American finally asserts that the Amoco's one-blast signal at 4:29 was the second warning to the Erna that the Amoco was turning to its port and that it intended the vessels to pass on their port sides. The bell book entry ("0427 tug away. Sounded one blast.") and testimony of Haley and Tinker, the pilot and the captain of the Amoco, show that the 4:27 signal was not made to the Erna but to the departing McAllister tug. The Court below discounted later testimony to the contrary as an effort to recant these statements. The Court saw and heard the witnesses and was in the best position to make the decision as to credibility.

The interlocutory judgment is affirmed.


See discussion infra.


Previously, tugs had assisted the Erna from her anchorage by turning the Erna in a counterclockwise motion, which motion she was continuing on her own as she proceeded northward.

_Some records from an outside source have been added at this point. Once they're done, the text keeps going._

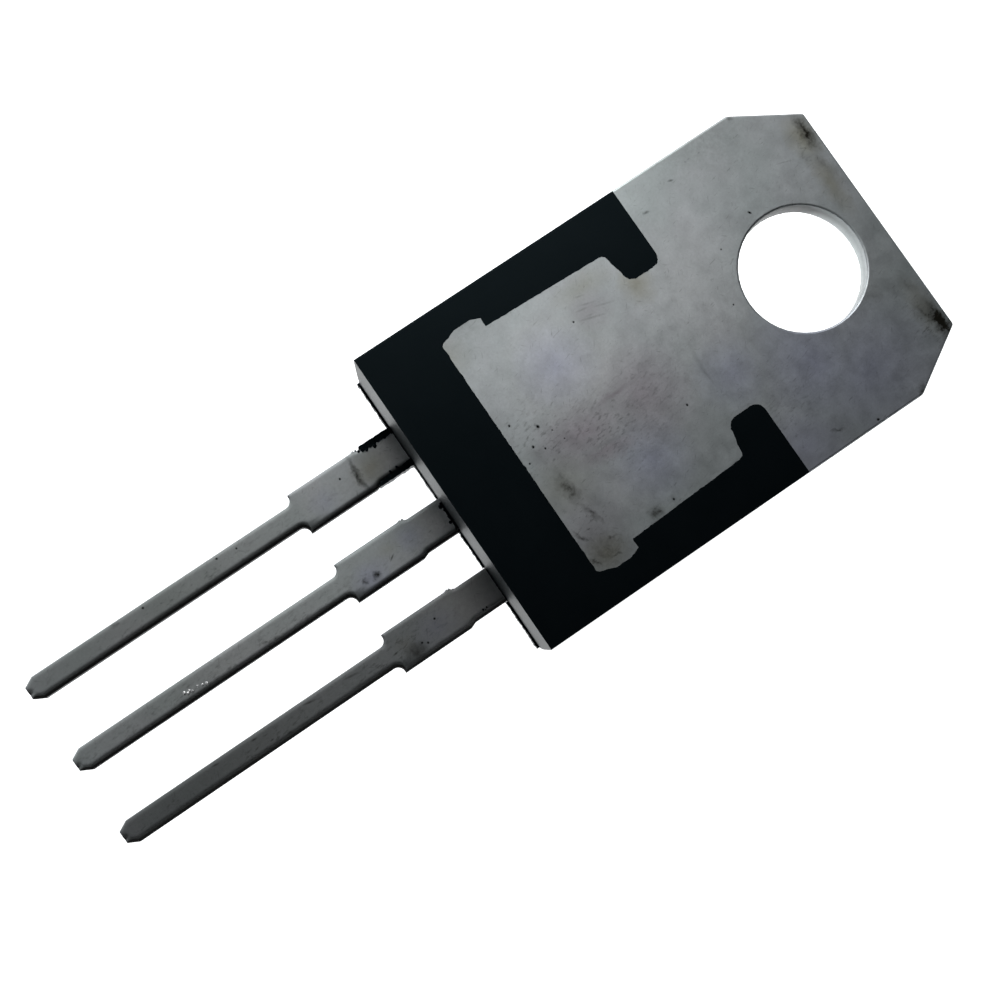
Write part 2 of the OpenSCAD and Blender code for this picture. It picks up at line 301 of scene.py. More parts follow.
def marks_mask(tree, vector, marks):
    """One mask with a soft oval at each mark: x, y, half width, half length, turn, strength.

    A mark lies on the back, of a lead below the lead end and of the tab above it.
    """
    total = 0.0
    for x, y, wide, long, turn, strength in marks:
        top = LEAD_HIGH.z if y < 0 else BACK_Z
        oval = add(tree, "Mapping", {
            "Vector": vector, "Location": (x, y + DATUM_Y / MM, top / MM),
            "Rotation": (0, 0, math.radians(turn)), "Scale": (wide, long, MARK_DEPTH),
        }, vector_type="TEXTURE")
        fall = add(tree, "TexGradient", {"Vector": oval}, out="Fac",
                   gradient_type="SPHERICAL")
        weak = add(tree, "Math", {0: fall, 1: strength}, operation="MULTIPLY")
        total = add(tree, "Math", {0: weak, 1: total}, operation="MAXIMUM")
    return total


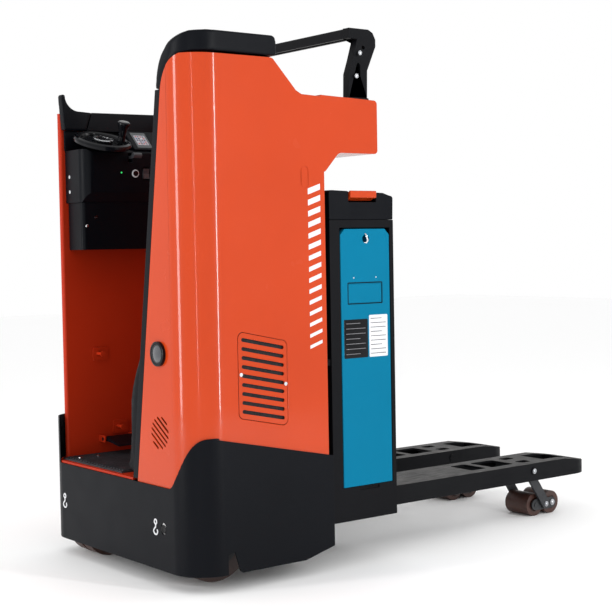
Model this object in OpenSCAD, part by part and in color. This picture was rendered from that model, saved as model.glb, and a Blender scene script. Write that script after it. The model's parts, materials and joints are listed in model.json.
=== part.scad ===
// Electric pallet truck with a side-stance stand-on platform.
// Millimetres, +Z up. The forks point along +X and the closed tower side is -Y.
// The origin is on the floor, at the middle of the overall length and width.
// The load frame is drawn raised by lift_rest above its lowest position.

/* [Overall] */
// Overall width of the tractor
truck_w = 790; // [760:5:950]
// Length of the tractor, from its rear face to its front
tractor_l = 458; // [450:2:560]
// Gap between the tractor and the load frame
frame_gap = 14; // [12:1:30]
// Length of the battery section of the load frame
battery_l = 232; // [190:2:290]
// Length of the forks in front of the battery
fork_l = 946; // [780:5:1300]

/* [Heights] */
// Lower edge of the skirt above the floor
skirt_z = 47; // [40:1:56]
// Top of the skirt at the rear step
step_z = 270; // [262:1:290]
// Top of the skirt at its rear corners
skirt_hi = 406; // [370:1:450]
// Top of the skirt at the front
skirt_lo = 322; // [300:1:350]
// Top of the tower cover
tower_z = 1398; // [1360:1:1450]
// Thickness of the cap above the tower cover
cap_t = 54; // [40:1:60]
// Underside of the hood over the battery
hood_z = 1150; // [1130:1:1180]
// Height of the hood
hood_h = 155; // [120:1:170]
// Height of the accessory frame above the hood
rack_h = 198; // [150:1:260]

/* [Tractor] */
// Radius of the tower's rear corner
corner_r = 100; // [60:2:120]
// Radius of the skirt's far rear corner
far_corner_r = 80; // [40:2:100]
// Wall of the plastic covers
cover_t = 4; // [3:0.5:5]
// Width of the tower at the step
tower_foot = 280; // [270:2:300]
// Width of the tower under its top curve
tower_head = 118; // [100:2:140]
// Radius of the tower's top curve
top_r = 110; // [80:2:112]
// Thickness of the backrest shell
backrest_t = 24; // [18:1:30]
// Thickness of the far wall
wall_t = 18; // [12:1:24]
// Depth of the console housing
console_d = 117; // [100:1:140]
// Top of the console
console_z = 1190; // [1150:1:1200]
// Pitch of the vent slots
vent_pitch = 23.5; // [21:0.5:26]

/* [Wheels] */
// Radius of the drive wheel
drive_r = 115; // [105:1:115]
// Width of the drive wheel
drive_w = 75; // [60:1:80]
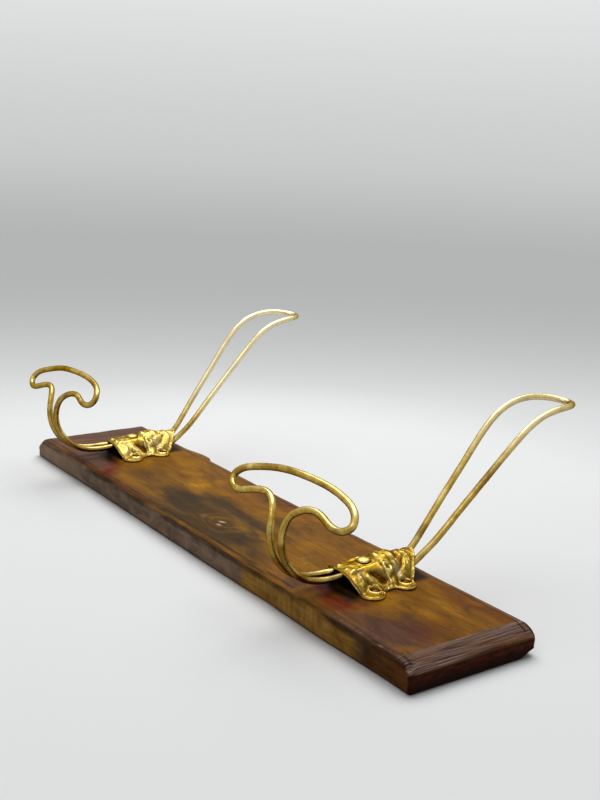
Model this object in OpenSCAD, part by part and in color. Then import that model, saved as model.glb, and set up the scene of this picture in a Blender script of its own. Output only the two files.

In making the finding of where the Erna was located at 4:29, the Court accepted the disinterested estimate of the Excelsior's watch officer, William T. Patterson, who saw the collision develop. His testimony corroborated that of the Erna's pilot, Clyde Valley, and its captain, Harold E. Sharpe. The Court concluded that the Amoco did not see the Erna until after the Erna had emerged from behind the Excelsior. Testimony of Amoco's pilot, Haley, and master, Tinker, to the contrary was mutually inconsistent. Their testimony conflicted as to the color and location of Erna's side and mast lights which she was allegedly showing to the Amoco.